After much persuasion, Col Dhingra agreed to seek help of a local hydrogeology agency that specialised in water prospecting for wells. The agency was told the same story i.e. the army was looking for a camp site with a water source. The agency could carry out core drilling for geologic sampling up to 150 feet only. Once again, the core logging declared all the sites ‘unfit for sinking well’, meaning thereby that water was not available in exploitable quantity. Even the seismic survey gave the same report. Though encouraging, the reports were not a clincher as we had to go down to more than 500 feet.
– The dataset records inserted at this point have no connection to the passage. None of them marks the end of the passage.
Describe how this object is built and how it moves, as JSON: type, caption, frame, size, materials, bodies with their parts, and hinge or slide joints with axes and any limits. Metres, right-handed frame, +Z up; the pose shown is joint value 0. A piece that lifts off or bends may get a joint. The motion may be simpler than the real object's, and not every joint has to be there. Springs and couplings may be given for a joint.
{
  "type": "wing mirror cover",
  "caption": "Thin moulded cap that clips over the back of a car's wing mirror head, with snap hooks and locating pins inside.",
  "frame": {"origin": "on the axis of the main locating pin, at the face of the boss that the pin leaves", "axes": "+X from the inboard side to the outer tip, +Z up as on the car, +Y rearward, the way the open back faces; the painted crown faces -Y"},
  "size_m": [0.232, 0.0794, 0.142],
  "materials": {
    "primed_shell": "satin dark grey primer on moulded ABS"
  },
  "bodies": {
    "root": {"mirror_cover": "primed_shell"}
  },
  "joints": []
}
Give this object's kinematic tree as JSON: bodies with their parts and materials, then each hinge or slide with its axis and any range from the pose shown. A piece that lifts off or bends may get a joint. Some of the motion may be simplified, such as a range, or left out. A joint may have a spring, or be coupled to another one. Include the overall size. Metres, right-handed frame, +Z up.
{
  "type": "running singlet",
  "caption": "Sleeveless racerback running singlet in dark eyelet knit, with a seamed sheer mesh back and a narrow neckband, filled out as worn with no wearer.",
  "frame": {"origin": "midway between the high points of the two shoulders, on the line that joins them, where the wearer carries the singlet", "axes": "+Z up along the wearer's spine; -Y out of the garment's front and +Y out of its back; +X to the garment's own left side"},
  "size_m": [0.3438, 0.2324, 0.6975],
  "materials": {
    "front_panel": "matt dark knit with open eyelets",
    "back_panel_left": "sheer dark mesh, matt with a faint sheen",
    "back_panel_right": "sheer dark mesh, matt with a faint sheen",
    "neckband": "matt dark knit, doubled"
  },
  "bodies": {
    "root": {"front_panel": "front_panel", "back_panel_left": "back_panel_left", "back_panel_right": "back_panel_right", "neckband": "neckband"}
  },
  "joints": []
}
After studying all the inputs (whatever be their worth), we selected two sites. In consultation with the higher authorities, it was decided to attempt digging at more than one site to cater for unforeseen hold-ups. However, as the work progressed, the authorities decided to go ahead with both the shafts.
Sinking of the Shafts
Two task forces were constituted, and the work started at both the sites in Feb 1981 end without much fanfare. A small ceremony was held to invoke blessings of Ramdevra, the ruling deity of the desert whom the locals consider to be an incarnation of Lord Krishna. Thereafter, diameter of the shaft was marked on the ground with pegs and the digging commenced with picks and shovels. For a few days, hauling of the dug earth was done manually with mortar pans. Thereafter, the unit crane was deployed with a modified coal-tar drum. Soon the crane rope reached its limit. To prevent caving in, revetment of the walls was done with flattened CGI sheets and iron pickets.